**Directions for this task**
Among the records that follow, set down only the lines from the one containing "The OpenSCAD and" to the one containing "drives gloss and relief.", both included, exactly.

**Records shown**
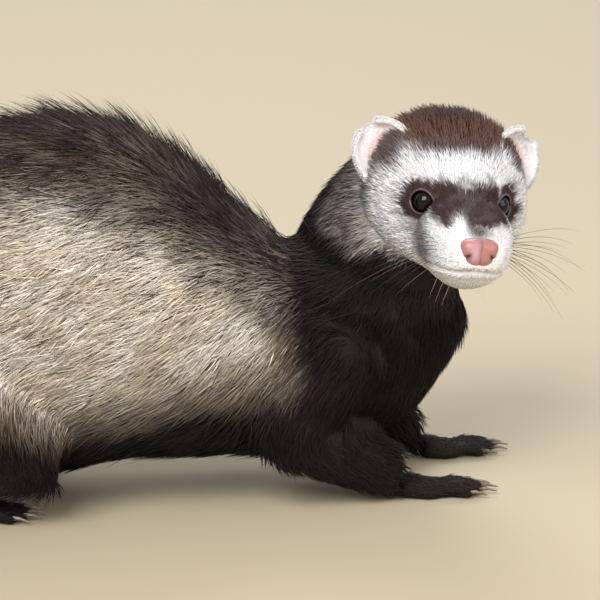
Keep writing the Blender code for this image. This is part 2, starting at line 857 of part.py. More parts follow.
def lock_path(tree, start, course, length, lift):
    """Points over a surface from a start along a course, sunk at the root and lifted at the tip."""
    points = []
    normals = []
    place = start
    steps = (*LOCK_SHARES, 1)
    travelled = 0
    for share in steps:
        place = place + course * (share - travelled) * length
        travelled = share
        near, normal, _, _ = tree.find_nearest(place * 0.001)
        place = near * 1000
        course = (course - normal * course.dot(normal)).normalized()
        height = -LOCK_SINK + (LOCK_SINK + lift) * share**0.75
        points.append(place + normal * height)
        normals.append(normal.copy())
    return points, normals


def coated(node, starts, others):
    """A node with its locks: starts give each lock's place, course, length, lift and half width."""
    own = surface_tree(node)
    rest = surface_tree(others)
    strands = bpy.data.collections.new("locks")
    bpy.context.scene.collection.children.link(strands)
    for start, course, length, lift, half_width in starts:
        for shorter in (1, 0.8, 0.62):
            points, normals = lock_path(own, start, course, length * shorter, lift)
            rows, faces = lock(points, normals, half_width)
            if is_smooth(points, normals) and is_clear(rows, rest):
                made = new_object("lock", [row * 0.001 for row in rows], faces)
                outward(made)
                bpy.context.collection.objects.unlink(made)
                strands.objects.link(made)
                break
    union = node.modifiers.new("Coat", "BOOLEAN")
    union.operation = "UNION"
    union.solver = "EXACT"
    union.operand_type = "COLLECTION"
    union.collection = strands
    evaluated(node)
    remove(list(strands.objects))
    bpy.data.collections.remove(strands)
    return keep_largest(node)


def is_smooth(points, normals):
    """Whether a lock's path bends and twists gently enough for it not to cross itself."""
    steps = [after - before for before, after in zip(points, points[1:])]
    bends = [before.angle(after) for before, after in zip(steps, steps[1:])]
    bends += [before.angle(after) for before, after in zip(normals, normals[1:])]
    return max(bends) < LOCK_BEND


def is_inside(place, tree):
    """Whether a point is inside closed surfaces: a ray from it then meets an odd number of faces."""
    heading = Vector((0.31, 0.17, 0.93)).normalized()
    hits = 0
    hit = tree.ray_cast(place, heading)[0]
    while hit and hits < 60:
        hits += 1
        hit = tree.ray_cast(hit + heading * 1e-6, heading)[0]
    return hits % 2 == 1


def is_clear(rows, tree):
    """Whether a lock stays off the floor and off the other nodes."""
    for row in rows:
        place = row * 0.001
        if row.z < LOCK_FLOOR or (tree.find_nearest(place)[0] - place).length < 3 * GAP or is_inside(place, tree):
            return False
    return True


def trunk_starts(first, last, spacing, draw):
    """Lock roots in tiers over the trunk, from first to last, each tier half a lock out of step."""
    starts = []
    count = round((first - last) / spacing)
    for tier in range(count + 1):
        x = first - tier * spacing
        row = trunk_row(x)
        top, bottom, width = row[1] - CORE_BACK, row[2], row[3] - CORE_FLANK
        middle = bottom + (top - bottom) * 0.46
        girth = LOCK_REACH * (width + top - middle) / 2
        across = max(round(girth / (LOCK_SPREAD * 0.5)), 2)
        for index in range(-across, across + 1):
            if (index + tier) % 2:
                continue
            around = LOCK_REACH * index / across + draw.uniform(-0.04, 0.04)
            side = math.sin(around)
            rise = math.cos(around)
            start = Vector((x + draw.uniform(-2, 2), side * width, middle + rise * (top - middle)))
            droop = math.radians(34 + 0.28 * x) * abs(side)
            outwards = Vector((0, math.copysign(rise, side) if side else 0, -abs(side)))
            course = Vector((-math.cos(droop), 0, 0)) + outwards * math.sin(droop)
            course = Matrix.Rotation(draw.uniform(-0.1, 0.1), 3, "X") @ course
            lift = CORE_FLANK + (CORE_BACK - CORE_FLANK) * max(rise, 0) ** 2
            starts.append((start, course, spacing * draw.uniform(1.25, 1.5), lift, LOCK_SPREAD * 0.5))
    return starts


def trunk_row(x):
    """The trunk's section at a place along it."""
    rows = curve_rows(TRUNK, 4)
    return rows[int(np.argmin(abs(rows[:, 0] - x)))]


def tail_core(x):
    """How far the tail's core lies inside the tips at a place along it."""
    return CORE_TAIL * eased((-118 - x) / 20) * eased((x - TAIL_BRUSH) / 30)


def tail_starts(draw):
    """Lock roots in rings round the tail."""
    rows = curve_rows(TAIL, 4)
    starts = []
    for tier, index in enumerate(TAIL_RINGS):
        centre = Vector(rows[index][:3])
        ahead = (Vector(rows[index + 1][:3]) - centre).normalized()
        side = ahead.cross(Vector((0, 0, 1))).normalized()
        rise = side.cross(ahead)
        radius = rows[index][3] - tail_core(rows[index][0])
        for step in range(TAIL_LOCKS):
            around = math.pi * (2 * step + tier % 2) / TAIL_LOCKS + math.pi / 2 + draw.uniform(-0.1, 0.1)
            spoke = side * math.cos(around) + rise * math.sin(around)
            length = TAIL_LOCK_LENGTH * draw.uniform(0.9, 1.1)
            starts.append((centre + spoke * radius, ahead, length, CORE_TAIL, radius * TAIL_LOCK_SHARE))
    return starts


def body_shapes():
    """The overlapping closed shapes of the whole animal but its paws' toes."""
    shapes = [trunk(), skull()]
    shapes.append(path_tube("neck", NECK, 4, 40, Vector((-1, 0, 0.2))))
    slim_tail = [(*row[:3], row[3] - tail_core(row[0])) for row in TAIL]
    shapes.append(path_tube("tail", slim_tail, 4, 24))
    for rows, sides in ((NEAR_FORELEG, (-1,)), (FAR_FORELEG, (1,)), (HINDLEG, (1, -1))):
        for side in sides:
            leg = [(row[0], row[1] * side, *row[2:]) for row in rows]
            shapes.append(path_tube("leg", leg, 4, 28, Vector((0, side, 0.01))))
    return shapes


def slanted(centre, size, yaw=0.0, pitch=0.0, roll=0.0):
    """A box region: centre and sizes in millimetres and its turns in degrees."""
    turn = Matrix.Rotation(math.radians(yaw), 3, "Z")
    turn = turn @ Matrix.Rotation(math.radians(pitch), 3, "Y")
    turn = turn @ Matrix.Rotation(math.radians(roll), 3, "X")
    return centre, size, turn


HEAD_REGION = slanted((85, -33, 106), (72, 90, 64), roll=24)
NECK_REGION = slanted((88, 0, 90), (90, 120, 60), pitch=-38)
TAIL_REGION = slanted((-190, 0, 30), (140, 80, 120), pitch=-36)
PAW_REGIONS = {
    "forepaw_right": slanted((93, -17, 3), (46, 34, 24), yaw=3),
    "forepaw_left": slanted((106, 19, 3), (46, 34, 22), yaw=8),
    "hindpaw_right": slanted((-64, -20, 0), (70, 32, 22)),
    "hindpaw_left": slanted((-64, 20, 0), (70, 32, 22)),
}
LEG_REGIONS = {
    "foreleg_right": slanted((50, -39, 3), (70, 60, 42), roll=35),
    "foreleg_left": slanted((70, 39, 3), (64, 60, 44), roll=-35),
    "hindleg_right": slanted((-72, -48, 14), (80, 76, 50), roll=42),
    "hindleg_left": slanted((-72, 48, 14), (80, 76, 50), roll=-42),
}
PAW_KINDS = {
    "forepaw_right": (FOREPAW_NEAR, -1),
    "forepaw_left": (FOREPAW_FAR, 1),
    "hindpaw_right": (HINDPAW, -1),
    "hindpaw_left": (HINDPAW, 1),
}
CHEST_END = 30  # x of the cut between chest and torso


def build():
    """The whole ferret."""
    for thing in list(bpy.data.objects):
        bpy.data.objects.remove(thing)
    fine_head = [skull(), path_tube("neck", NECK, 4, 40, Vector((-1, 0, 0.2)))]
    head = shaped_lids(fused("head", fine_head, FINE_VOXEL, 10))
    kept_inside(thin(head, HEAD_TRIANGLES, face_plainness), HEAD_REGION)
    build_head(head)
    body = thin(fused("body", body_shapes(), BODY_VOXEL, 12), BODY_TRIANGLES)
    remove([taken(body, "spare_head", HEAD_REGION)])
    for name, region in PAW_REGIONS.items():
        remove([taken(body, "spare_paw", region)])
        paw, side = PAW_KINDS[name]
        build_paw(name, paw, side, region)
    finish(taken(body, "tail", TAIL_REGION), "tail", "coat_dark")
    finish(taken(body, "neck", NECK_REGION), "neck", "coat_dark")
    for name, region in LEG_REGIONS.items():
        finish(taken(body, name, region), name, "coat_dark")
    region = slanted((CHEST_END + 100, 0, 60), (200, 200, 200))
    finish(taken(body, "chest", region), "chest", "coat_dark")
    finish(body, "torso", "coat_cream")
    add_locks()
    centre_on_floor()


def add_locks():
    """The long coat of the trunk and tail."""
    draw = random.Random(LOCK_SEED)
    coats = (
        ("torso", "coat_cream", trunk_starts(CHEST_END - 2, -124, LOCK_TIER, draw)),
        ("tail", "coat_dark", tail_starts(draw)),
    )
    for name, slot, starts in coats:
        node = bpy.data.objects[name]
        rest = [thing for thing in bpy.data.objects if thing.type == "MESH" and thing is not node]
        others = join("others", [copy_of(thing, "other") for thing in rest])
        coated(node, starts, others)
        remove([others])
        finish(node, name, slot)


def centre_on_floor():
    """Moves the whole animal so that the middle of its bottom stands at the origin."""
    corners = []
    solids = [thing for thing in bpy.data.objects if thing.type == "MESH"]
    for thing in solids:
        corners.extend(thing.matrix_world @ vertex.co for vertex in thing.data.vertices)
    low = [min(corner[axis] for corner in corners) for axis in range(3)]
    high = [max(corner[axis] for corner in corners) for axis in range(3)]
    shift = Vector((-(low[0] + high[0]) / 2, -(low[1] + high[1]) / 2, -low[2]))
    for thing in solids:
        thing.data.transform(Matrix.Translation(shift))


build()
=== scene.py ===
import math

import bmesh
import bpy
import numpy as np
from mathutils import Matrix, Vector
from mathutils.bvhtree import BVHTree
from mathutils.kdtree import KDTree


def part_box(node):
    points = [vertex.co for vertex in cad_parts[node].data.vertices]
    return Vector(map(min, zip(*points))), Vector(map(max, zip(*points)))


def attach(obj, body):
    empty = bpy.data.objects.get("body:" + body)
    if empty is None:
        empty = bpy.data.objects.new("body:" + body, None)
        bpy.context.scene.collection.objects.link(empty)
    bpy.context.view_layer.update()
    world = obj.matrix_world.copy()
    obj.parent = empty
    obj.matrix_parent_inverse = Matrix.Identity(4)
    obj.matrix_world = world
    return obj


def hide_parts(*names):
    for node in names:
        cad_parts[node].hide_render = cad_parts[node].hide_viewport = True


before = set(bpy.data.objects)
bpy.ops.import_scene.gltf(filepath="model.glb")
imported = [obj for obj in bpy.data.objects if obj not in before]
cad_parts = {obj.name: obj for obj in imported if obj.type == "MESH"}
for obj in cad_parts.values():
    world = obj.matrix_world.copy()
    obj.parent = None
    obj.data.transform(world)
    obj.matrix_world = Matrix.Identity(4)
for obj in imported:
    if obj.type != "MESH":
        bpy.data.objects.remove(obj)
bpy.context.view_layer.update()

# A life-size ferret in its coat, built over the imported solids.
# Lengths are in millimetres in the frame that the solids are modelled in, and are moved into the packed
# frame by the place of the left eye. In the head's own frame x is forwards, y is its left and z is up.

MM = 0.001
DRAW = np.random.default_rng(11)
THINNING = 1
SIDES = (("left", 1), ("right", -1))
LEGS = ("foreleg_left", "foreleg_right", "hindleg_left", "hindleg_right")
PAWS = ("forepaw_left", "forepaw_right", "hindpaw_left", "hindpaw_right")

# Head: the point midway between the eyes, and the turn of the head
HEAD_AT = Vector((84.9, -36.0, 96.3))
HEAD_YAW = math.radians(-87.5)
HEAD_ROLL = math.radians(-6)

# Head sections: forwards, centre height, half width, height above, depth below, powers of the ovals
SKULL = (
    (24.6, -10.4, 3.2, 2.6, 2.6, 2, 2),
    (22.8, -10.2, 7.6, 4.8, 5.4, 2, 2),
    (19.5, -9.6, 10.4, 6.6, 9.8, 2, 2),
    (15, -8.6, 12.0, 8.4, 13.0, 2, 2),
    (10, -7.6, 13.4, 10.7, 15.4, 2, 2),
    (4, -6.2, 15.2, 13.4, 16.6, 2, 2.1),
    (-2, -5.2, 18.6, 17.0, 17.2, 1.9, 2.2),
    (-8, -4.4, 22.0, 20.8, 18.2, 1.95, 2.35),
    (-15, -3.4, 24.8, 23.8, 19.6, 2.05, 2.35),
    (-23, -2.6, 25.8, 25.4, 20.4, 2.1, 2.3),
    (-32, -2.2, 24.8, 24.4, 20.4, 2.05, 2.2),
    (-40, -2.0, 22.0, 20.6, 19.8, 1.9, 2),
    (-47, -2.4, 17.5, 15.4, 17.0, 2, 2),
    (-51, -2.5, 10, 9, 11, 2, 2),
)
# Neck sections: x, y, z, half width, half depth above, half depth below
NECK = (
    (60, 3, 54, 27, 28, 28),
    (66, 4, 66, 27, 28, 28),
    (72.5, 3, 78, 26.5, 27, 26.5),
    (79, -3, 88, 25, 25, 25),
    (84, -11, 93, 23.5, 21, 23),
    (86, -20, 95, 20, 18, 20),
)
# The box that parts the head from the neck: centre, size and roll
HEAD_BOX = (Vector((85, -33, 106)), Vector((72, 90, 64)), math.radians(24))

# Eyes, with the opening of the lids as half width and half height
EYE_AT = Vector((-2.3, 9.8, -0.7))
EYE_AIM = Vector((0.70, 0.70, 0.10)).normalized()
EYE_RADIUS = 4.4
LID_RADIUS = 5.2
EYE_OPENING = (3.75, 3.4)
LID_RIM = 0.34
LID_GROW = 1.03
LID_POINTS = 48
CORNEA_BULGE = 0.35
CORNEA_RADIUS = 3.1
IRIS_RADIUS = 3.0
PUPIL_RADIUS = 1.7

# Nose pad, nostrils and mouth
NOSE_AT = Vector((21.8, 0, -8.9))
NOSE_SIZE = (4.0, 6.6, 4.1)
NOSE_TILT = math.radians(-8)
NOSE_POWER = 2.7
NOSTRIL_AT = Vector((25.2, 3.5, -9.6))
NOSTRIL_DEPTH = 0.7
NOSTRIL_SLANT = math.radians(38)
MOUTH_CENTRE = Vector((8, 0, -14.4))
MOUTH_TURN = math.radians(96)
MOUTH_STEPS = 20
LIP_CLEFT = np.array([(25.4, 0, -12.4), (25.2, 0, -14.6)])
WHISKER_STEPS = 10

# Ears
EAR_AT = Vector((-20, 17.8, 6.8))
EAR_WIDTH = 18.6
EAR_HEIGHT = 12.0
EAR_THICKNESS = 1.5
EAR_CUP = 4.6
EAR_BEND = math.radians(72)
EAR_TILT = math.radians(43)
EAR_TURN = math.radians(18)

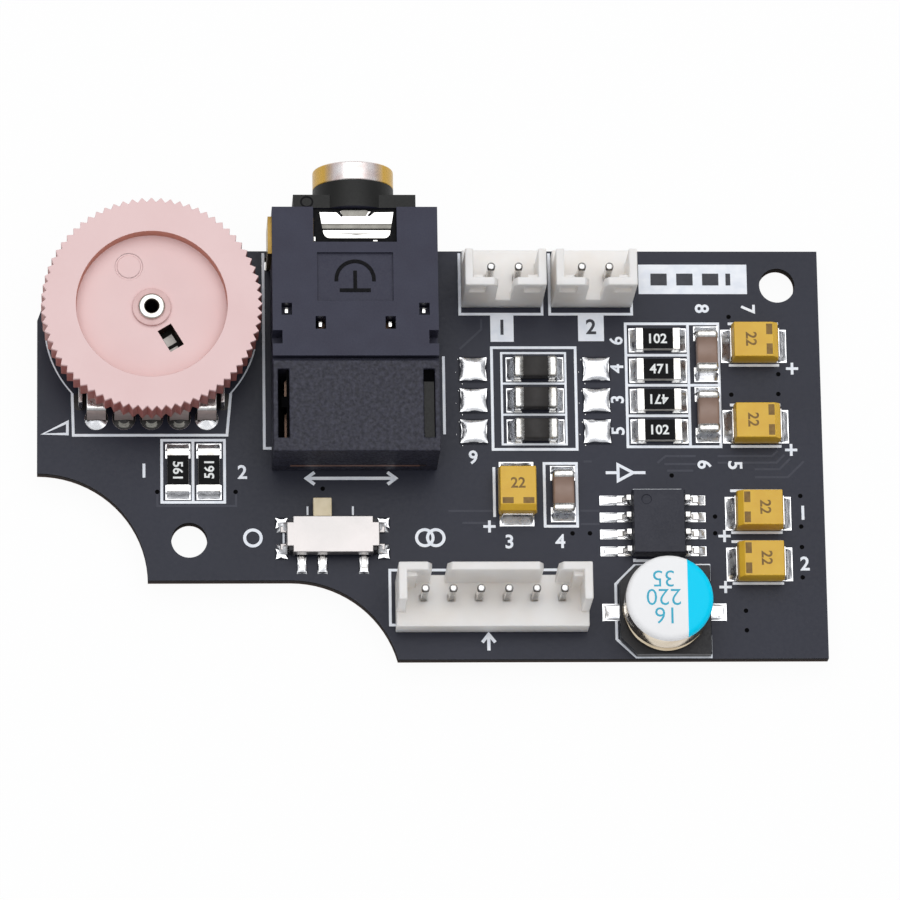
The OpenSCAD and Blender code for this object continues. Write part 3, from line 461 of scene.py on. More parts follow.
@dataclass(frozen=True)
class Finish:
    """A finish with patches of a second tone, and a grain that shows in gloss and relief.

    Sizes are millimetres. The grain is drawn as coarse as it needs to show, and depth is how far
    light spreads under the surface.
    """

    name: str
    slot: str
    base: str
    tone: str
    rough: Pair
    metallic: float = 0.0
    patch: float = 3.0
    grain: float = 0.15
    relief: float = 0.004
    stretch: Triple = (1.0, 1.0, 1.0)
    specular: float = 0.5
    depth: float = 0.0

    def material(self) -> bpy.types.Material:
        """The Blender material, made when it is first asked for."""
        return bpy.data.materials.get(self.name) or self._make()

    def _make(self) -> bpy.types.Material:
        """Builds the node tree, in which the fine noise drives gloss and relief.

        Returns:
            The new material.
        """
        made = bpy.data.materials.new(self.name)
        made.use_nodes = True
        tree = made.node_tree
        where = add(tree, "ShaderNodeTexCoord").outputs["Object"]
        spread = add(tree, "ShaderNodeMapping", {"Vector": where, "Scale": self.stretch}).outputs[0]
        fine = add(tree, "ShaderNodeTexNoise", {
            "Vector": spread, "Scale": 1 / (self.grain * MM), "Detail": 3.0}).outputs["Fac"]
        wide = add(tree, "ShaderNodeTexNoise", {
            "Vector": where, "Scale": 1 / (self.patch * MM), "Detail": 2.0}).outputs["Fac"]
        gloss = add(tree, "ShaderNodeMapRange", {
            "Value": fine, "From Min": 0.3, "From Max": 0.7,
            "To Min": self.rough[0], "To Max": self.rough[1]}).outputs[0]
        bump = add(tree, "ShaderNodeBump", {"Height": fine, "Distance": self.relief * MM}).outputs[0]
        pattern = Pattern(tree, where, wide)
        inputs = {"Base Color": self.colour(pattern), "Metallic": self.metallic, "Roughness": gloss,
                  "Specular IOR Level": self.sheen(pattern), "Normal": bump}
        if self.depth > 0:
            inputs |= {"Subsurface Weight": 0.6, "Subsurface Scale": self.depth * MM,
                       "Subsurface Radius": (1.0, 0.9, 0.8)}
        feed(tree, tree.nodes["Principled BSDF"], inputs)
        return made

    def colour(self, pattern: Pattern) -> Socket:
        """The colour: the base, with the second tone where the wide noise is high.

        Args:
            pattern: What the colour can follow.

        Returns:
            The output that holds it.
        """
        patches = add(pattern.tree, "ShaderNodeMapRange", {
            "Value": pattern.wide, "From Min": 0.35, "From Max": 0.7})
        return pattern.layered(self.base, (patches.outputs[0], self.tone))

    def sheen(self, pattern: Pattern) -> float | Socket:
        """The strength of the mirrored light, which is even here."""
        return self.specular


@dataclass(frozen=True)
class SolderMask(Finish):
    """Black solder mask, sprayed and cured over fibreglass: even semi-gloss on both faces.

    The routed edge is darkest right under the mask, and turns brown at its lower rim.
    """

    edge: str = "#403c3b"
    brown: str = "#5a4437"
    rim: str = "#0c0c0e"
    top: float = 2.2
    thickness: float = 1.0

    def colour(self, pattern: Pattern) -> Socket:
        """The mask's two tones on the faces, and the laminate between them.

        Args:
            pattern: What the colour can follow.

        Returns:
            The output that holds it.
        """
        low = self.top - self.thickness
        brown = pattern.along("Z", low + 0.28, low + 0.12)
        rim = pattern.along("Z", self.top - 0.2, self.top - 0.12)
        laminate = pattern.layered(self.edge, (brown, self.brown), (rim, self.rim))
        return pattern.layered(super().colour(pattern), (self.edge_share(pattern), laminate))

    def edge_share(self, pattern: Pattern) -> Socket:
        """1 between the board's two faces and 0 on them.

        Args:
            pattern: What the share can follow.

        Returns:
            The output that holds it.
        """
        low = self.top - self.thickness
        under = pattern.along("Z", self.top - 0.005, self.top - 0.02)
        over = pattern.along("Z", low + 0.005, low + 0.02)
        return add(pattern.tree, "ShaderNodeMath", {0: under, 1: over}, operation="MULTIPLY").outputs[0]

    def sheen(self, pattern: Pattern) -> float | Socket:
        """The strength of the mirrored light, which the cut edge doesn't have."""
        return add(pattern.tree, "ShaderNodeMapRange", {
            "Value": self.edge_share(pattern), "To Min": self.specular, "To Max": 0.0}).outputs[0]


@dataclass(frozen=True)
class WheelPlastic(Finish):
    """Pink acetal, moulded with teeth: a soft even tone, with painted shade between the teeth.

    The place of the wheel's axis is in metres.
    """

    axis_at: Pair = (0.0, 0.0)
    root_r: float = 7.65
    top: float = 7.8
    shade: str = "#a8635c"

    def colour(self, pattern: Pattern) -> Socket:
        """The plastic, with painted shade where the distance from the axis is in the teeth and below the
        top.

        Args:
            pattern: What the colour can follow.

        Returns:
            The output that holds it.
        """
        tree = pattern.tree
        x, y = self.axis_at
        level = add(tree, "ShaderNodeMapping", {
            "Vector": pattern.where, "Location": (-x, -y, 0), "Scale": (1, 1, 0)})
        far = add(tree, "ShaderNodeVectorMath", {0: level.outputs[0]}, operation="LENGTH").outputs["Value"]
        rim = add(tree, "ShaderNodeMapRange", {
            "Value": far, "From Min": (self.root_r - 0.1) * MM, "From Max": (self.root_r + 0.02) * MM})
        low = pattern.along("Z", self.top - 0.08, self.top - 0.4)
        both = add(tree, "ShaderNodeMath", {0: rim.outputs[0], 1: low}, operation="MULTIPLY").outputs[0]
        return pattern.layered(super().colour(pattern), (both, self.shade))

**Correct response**
The OpenSCAD and Blender code for this object continues. Write part 3, from line 461 of scene.py on. More parts follow.
@dataclass(frozen=True)
class Finish:
    """A finish with patches of a second tone, and a grain that shows in gloss and relief.

    Sizes are millimetres. The grain is drawn as coarse as it needs to show, and depth is how far
    light spreads under the surface.
    """

    name: str
    slot: str
    base: str
    tone: str
    rough: Pair
    metallic: float = 0.0
    patch: float = 3.0
    grain: float = 0.15
    relief: float = 0.004
    stretch: Triple = (1.0, 1.0, 1.0)
    specular: float = 0.5
    depth: float = 0.0

    def material(self) -> bpy.types.Material:
        """The Blender material, made when it is first asked for."""
        return bpy.data.materials.get(self.name) or self._make()

    def _make(self) -> bpy.types.Material:
        """Builds the node tree, in which the fine noise drives gloss and relief.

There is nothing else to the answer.